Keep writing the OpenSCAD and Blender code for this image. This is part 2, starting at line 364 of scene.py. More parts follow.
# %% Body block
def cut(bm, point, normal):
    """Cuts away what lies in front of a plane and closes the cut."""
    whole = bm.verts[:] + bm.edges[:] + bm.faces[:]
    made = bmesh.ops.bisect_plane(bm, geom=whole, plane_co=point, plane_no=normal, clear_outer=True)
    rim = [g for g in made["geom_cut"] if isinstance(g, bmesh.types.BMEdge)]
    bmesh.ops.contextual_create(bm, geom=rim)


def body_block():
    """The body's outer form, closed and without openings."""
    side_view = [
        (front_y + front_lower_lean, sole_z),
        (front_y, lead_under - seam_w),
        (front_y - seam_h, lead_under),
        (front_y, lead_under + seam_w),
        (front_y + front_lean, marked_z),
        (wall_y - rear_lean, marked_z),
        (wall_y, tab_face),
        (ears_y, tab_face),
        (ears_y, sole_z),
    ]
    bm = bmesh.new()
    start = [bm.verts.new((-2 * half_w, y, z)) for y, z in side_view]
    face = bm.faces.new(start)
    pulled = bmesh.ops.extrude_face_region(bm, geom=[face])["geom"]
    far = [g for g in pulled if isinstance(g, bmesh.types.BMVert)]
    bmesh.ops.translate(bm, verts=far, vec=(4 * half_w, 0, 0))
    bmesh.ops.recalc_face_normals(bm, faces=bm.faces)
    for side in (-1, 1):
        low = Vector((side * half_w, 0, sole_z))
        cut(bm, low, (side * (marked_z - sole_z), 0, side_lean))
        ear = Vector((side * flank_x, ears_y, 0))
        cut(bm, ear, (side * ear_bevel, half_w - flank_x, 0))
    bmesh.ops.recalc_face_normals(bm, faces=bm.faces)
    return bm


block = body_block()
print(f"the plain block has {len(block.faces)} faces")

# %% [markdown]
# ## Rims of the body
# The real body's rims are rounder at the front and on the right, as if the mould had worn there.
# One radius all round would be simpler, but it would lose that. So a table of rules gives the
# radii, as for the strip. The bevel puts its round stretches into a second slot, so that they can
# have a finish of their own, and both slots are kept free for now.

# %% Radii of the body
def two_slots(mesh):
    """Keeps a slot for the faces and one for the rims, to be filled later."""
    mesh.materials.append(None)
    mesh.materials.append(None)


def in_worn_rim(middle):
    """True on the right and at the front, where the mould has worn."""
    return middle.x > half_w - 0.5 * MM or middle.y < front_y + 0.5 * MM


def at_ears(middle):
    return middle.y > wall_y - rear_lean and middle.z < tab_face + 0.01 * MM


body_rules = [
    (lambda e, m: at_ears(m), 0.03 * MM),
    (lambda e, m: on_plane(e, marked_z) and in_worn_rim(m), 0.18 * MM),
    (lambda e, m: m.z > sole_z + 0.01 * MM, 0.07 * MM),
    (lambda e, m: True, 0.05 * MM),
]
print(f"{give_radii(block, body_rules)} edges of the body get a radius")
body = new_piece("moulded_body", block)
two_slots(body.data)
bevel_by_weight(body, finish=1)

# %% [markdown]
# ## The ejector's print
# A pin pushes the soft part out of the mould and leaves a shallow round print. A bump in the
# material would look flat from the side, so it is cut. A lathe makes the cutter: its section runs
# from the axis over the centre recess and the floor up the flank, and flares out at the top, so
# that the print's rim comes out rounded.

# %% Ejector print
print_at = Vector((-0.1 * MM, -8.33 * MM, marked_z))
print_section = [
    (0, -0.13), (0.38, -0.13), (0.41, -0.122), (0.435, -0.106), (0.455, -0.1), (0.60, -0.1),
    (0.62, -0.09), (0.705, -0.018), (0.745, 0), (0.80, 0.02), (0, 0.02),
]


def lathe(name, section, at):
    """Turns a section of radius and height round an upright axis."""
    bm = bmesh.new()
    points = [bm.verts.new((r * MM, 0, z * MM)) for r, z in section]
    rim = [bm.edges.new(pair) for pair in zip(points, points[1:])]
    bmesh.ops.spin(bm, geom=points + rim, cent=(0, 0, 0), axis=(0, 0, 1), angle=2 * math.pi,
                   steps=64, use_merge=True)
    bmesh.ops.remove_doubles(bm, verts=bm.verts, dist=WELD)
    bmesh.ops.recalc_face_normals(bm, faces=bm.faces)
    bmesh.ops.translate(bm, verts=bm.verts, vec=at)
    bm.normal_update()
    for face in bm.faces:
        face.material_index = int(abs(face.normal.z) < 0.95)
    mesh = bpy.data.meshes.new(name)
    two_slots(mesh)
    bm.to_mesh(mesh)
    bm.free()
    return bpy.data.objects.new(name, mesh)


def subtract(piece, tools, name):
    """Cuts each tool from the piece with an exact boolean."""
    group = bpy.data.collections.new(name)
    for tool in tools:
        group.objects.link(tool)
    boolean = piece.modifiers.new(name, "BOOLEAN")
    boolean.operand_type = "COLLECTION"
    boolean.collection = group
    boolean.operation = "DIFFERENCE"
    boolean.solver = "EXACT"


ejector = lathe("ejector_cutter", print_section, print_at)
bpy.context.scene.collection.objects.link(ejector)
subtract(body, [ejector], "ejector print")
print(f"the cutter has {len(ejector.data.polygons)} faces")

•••

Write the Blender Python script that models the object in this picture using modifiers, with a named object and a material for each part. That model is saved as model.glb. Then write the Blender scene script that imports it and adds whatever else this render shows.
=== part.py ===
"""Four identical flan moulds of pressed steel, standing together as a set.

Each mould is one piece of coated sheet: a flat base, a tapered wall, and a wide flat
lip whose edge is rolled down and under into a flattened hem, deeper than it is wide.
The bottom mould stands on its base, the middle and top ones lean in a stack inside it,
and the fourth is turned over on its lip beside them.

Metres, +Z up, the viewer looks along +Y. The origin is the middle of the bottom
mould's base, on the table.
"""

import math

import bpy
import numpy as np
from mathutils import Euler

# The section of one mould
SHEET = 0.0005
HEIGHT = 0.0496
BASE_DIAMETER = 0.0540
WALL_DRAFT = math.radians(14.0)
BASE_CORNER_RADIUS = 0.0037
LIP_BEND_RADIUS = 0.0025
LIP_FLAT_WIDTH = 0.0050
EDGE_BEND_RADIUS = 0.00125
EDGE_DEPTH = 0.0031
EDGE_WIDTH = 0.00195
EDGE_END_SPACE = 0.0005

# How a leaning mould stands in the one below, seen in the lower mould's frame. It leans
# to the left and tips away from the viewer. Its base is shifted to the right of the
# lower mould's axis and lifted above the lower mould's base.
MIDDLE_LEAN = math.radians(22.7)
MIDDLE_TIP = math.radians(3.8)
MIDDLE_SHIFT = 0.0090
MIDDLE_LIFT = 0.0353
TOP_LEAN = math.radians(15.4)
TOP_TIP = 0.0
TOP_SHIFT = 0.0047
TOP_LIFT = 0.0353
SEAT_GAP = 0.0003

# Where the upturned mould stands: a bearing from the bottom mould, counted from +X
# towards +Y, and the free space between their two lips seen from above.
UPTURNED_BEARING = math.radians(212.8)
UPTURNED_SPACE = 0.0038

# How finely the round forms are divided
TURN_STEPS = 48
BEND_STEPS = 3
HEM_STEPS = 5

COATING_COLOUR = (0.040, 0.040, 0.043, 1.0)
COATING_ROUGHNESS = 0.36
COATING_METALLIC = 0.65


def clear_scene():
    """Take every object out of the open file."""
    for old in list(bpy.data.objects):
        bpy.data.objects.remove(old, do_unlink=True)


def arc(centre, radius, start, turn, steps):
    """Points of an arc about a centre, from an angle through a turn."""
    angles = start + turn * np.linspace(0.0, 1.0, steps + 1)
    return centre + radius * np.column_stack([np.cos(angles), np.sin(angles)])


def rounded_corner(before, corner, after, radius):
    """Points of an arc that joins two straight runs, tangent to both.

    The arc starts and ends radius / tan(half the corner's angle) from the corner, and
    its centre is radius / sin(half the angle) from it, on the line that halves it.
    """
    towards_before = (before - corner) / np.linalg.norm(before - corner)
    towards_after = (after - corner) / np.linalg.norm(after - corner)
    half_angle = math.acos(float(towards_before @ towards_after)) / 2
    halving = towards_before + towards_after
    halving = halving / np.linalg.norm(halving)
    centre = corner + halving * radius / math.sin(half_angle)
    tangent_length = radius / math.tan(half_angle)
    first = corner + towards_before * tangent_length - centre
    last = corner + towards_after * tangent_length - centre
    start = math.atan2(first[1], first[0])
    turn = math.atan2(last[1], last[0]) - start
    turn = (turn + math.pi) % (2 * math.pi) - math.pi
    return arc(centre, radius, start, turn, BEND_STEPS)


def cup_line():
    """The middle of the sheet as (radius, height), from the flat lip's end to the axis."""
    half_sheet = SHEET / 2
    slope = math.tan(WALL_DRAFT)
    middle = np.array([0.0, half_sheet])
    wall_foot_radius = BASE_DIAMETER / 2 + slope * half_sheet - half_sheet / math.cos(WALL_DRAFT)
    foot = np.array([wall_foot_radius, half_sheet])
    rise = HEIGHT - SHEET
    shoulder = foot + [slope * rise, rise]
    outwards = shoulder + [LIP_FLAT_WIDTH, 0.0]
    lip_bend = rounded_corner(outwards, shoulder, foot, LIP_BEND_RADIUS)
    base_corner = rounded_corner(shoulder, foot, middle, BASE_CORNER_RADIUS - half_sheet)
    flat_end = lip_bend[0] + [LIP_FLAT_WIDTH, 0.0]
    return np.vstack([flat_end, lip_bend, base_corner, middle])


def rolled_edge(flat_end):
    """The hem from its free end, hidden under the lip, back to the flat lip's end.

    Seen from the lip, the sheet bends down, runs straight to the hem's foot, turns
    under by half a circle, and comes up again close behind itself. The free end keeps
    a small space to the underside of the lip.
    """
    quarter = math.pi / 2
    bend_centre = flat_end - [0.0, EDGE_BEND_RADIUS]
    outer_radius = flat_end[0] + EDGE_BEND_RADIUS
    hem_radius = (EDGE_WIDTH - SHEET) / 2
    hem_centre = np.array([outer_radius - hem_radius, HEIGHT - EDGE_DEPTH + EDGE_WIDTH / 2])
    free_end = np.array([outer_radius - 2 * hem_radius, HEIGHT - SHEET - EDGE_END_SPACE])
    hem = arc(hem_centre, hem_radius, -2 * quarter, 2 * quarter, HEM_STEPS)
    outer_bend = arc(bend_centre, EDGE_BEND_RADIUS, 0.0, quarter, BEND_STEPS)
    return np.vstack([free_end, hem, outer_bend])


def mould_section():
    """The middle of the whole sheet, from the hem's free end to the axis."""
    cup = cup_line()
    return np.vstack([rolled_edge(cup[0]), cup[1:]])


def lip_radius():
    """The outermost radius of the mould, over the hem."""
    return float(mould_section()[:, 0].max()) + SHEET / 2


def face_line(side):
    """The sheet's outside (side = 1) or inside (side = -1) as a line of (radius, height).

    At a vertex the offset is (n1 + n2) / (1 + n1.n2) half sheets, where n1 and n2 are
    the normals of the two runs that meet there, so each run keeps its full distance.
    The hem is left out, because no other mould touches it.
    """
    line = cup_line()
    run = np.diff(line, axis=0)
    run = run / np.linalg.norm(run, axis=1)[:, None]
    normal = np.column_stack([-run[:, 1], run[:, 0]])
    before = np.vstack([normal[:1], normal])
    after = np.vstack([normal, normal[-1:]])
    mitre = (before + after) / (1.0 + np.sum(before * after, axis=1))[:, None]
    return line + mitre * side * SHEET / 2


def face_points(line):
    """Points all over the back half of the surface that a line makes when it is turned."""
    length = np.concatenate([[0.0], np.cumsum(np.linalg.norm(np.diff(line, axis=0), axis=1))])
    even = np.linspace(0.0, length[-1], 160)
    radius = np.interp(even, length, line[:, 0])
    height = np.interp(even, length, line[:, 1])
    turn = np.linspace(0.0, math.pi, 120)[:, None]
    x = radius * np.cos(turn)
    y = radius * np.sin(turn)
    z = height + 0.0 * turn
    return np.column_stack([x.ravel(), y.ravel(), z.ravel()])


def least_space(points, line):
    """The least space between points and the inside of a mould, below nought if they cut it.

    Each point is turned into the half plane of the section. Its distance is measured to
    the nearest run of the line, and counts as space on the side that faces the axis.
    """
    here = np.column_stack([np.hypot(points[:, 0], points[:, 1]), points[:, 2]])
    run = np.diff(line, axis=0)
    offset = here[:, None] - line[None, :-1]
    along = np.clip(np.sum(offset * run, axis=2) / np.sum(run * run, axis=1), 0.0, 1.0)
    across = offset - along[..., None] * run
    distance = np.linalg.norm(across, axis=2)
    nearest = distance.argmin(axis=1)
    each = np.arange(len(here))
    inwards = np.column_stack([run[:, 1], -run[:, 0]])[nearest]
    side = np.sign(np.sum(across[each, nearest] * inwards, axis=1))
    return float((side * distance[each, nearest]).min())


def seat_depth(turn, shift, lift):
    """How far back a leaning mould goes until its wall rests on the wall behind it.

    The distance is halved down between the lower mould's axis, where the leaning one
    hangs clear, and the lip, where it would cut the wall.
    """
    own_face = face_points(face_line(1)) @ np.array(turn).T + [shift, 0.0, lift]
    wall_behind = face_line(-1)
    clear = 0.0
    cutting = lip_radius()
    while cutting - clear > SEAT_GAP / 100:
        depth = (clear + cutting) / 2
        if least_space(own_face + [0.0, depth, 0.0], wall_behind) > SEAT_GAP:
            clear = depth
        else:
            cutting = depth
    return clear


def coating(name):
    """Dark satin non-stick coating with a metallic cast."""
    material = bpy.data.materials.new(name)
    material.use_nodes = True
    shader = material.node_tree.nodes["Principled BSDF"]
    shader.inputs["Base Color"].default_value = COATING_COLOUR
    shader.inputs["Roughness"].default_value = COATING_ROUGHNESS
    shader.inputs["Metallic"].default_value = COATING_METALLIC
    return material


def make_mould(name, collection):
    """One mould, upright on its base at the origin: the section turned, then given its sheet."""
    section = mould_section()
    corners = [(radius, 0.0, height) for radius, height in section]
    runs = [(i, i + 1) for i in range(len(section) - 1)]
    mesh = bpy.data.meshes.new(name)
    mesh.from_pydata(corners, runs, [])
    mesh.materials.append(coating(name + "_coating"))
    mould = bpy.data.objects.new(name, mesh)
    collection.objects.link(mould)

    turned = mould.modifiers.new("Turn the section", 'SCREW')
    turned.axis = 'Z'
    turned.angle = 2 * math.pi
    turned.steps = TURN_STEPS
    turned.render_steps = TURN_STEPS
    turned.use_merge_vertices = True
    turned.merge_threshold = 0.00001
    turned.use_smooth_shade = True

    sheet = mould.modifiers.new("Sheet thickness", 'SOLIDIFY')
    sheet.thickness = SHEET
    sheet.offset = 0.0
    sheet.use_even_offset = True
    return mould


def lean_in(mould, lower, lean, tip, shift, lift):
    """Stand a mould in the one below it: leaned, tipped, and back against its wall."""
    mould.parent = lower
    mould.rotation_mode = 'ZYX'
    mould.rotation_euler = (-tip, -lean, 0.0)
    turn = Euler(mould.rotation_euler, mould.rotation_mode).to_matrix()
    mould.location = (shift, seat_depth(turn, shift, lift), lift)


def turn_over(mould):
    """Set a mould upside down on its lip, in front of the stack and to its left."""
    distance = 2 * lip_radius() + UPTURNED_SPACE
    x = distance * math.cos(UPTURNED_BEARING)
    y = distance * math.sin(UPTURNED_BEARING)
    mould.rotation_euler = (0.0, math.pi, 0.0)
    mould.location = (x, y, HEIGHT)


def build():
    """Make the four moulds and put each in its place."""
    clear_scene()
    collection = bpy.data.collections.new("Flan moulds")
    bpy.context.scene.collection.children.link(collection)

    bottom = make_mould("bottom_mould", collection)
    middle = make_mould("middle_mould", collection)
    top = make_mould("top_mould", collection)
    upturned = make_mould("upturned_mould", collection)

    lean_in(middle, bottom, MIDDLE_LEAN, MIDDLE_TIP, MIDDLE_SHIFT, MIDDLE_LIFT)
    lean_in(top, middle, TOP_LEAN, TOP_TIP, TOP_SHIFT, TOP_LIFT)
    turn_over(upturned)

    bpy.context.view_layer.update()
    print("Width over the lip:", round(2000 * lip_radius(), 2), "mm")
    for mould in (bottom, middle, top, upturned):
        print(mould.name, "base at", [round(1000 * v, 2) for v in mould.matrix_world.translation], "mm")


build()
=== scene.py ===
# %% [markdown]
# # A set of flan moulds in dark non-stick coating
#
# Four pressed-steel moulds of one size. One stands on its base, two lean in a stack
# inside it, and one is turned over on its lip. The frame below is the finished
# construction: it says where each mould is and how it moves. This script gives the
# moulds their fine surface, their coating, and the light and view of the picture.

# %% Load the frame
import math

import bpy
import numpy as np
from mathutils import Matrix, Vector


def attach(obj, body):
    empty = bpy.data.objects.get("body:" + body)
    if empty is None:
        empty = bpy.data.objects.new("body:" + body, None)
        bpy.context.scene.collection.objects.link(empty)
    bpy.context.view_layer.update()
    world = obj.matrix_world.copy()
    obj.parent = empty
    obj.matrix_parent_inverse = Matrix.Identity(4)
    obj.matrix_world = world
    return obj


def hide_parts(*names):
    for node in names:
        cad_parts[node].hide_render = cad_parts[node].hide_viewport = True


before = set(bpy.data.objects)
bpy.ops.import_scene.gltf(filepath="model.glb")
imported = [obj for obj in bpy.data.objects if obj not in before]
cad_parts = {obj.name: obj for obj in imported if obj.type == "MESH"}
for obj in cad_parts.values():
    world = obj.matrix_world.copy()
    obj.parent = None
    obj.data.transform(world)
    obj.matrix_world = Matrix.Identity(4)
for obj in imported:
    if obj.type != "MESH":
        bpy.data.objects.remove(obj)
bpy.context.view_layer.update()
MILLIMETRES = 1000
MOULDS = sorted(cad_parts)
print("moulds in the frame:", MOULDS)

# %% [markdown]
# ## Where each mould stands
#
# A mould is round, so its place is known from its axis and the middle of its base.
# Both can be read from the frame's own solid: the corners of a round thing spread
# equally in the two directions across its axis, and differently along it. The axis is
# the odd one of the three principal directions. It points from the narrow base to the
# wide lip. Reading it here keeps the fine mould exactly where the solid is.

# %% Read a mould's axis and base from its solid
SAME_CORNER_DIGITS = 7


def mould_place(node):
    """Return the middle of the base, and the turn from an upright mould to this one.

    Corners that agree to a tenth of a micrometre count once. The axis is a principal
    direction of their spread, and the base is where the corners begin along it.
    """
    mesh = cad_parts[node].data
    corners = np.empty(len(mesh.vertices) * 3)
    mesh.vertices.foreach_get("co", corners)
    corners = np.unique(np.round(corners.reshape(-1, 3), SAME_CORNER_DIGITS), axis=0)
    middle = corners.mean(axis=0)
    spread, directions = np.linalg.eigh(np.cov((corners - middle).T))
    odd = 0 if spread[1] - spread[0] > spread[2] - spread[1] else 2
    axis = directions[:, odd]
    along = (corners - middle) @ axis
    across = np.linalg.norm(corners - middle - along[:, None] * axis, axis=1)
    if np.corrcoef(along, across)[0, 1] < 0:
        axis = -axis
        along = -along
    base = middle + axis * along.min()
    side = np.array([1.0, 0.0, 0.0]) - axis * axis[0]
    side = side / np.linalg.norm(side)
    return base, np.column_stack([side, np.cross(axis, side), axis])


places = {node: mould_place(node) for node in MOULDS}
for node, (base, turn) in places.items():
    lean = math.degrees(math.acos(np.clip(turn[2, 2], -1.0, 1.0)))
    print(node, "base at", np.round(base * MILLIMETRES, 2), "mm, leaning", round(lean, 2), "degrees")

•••

◆ EXERCISE:
Output exactly one stretch of the listing: from the line containing "Keep writing the" through the line containing "bmesh.ops.contextual_create(bm, geom=rim)", both end lines included.

◆ SOLVED PROBLEM:
Keep writing the OpenSCAD and Blender code for this image. This is part 2, starting at line 364 of scene.py. More parts follow.
# %% Body block
def cut(bm, point, normal):
    """Cuts away what lies in front of a plane and closes the cut."""
    whole = bm.verts[:] + bm.edges[:] + bm.faces[:]
    made = bmesh.ops.bisect_plane(bm, geom=whole, plane_co=point, plane_no=normal, clear_outer=True)
    rim = [g for g in made["geom_cut"] if isinstance(g, bmesh.types.BMEdge)]
    bmesh.ops.contextual_create(bm, geom=rim)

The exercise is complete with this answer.